Producer Joey Moi knew Florida Georgia Line had to go in a new direction and instill some meaning into their music because he saw what a laughing stock his last pet project Nickelback became. And again, trying to give credit where credit is due, both Tyler Hubbard and Brian Kelley are married now. They’re both seriously thinking about settling down, having kids, spending more time with loved ones, and actually enjoying some of the wealth they’ve accrued by soiling America with their trashy music. There was never any reason to doubt the honesty of Florida Georgia Line when they were rapping about “Stick the pink umbrella in your drink,” and there’s no reason to doubt their honesty about wanting to settle down now. But only a few extreme instances in their career arc has the music been anywhere close to even mildly good.

So now they’re sort of ventured into no man’s land where the critics are still not going to give them any serious love—it’s too late for that—and their lyrics are alienating many of their shallow fans. Sales for Dig Your Roots so far are down, and the singles feel forced. There’s still some tread on these tires, if for no other reason than Florida Georgia Line is a massive music franchise, and certain investments still need to be repaid. On the surface, they are still a successful band, but public bellyaching over the objectionable, anti-Christian nature of “H.O.L.Y.,” and the ridiculous anti-cop controversy in July 2016—both of which don’t hold water, but nonetheless have been bad PR—are beginning to erode the core out of their fan base.

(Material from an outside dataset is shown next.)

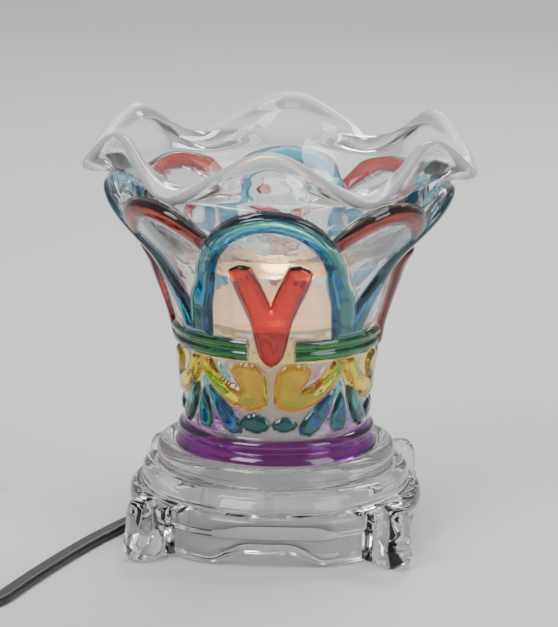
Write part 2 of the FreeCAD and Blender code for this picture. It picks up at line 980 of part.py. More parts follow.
# Rings of the flare: trough radius, trough height, peak radius, peak height, each as a share of the
# way from the seat on the shade's rim to the lip.
UNDER_RING_SHARES = (
    (0.24, 0.06, 0.21, 0.145),
    (0.66, 0.08, 0.53, 0.58),
    (0.95, 0.18, 0.91, 0.80),
    (1.0, 0.52, 1.0, 0.885),
)
UPPER_RING_SHARES = (
    (0.87, 1.0, 0.83, 1.0),
    (0.66, 1.08, 0.62, 0.94),
    (0.38, 1.05, 0.34, 0.68),
    (0.013, 0.77, -0.075, 0.31),
)
# Rings of the bowl below the flare: share of the way out from foot to neck and up from floor to neck.
OUTER_BOWL_SHARES = ((0.49, 0.14), (0.78, 0.46), (0.935, 0.75))
INNER_BOWL_SHARES = ((0.85, 0.64), (0.54, 0.27), (0.13, 0.06))


def glass_dish():
    wall = float(size.dish_wall)
    neck = float(size.dish_neck_radius)
    seat = float(size.shade_top + size.dish_seat_gap)
    low = float(size.dish_bottom)
    foot = float(size.dish_foot_radius)
    trough_out = float(size.dish_trough_radius)
    trough_top = float(size.dish_trough_top)
    peak_out = float(size.dish_peak_radius)
    peak_top = float(size.dish_peak_top)
    neck_height = seat - wall / 6
    throat = neck - wall * 1.15
    throat_height = seat - wall / 2
    floor = low + wall
    floor_radius = foot - wall / 3

    def ruffled(shares):
        trough_radius, trough_height, peak_radius, peak_height = shares
        return ruffle_ring(
            (neck + (trough_out - neck) * trough_radius, seat + (trough_top - seat) * trough_height),
            (neck + (peak_out - neck) * peak_radius, seat + (peak_top - seat) * peak_height),
        )

    rings = [level_ring(foot, low)]
    for out, up in OUTER_BOWL_SHARES:
        rings.append(level_ring(foot + (neck - foot) * out, low + (neck_height - low) * up))
    rings.append(level_ring(neck, neck_height))
    rings += [ruffled(shares) for shares in UNDER_RING_SHARES + UPPER_RING_SHARES]
    rings.append(level_ring(throat, throat_height))
    for out, up in INNER_BOWL_SHARES:
        rings.append(
            level_ring(
                floor_radius + (throat - floor_radius) * out,
                floor + (throat_height - floor) * up,
            )
        )
    rings.append(level_ring(floor_radius, floor))
    return as_feature("glass_dish", solid_of(facet_skin(rings, 72, False)))


# How far round the coil's first turn its tie sits.
TIE_TURN_SHARE = 0.19

# A route is straight runs joined by tangent arcs, each as large as its two runs allow.
ARC_SHARE = 0.45


def route_path(points, name):
    """The path through a route's points, and its length."""
    edges = []
    radii = []
    here = points[0]
    for before, corner, after in zip(points, points[1:], points[2:]):
        back = (before - corner).normalize()
        ahead = (after - corner).normalize()
        half_turn = (math.pi - back.getAngle(ahead)) / 2
        shorter = min((before - corner).Length, (after - corner).Length)
        reach = ARC_SHARE * shorter
        radius = reach / math.tan(half_turn)
        inward = (back + ahead).normalize()
        middle = corner + inward * (radius / math.cos(half_turn) - radius)
        start = corner + back * reach
        end = corner + ahead * reach
        edges.append(Part.LineSegment(here, start).toShape())
        edges.append(Part.Arc(start, middle, end).toShape())
        radii.append(radius)
        here = end
    edges.append(Part.LineSegment(here, points[-1]).toShape())
    path = Part.Wire(edges)
    print(name, "length", round(path.Length, 1), "arc radii", [round(r, 1) for r in radii])
    return path


def lead_section(start, ahead):
    """The flat twin lead's outline, six-sided, square to the way it goes and lying level."""
    side = ahead.cross(FreeCAD.Vector(0, 0, 1)).normalize()
    up = side.cross(ahead).normalize()
    half_width = float(size.lead_width) / 2
    half_thickness = float(size.lead_thickness) / 2
    flat = half_width - float(size.lead_edge)
    corners = [
        (half_width, 0),
        (flat, half_thickness),
        (-flat, half_thickness),
        (-half_width, 0),
        (-flat, -half_thickness),
        (flat, -half_thickness),
    ]
    spots = [start + side * x + up * y for x, y in corners]
    return Part.makePolygon(spots + spots[:1])


def section_area():
    return float(size.lead_thickness) * float(size.lead_width - size.lead_edge)


def lead_tube(name, path):
    """The lead along a path, as one solid."""
    first = path.OrderedEdges[0]
    ahead = first.tangentAt(first.FirstParameter)
    shell = Part.BRepOffsetAPI.MakePipeShell(path)
    shell.add(lead_section(path.OrderedVertexes[0].Point, ahead))
    shell.build()
    shell.makeSolid()
    solid = shell.shape()
    expected = section_area() * path.Length
    print(name, "volume over section times length", round(solid.Volume / expected, 4))
    return as_feature(name, solid)


# Route points of the free lead, chosen by hand, from the base to the dimmer.
FRONT_ROUTE = (
    (-26.0, 0.0, 6.2),
    (-33.5, 0.1, 5.8),
    (-40.7, -1.9, 3.8),
    (-46.9, -6.0, 2.1),
    (-51.3, -12.4, 1.4),
    (-57.4, -26.2, 1.4),
    (-66.0, -49.4, 1.4),
    (-73.7, -73.0, 1.4),
    (-77.6, -86.6, 1.4),
    (-84.4, -92.6, 1.5),
    (-92.4, -97.2, 2.2),
    (-101.4, -98.9, 4.0),
    (-110.4, -98.6, 4.2),
)
# From the dimmer round to the coil.
BACK_ROUTE = (
    (-156.4, -98.6, 4.2),
    (-165.6, -98.9, 4.0),
    (-174.4, -96.1, 3.0),
    (-181.6, -90.5, 2.6),
    (-186.6, -83.0, 2.6),
    (-189.2, -74.4, 2.6),
    (-189.8, -65.4, 2.6),
    (-190.0, -54.2, 2.6),
    (-190.0, -43.0, 2.6),
)
# From the coil to the plug.
END_ROUTE = (
    (-189.3, -43.0, 6.3),
    (-189.3, -31.0, 6.3),
    (-189.7, -18.8, 5.8),
    (-189.0, -7.0, 2.8),
    (-184.8, 4.0, 1.4),
    (-177.0, 12.8, 1.4),
    (-166.4, 18.0, 2.6),
    (-155.0, 19.6, 6.0),
    (-144.0, 19.6, 6.5),
)


def as_points(route):
    return [FreeCAD.Vector(*point) for point in route]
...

Begrudgingly, Florida Georgia Line does deserve an ‘A’ for effort on Dig Your Roots. They did try to move forward. But ultimately the effort was not enough. They failed. And not just from a critic’s standpoint, but from the standpoint of this critical juncture of a band that was once the biggest thing in country, yet is now trying to navigate through the post Bro-Country reality, of which there really is none for a band like Florida Georgia Line.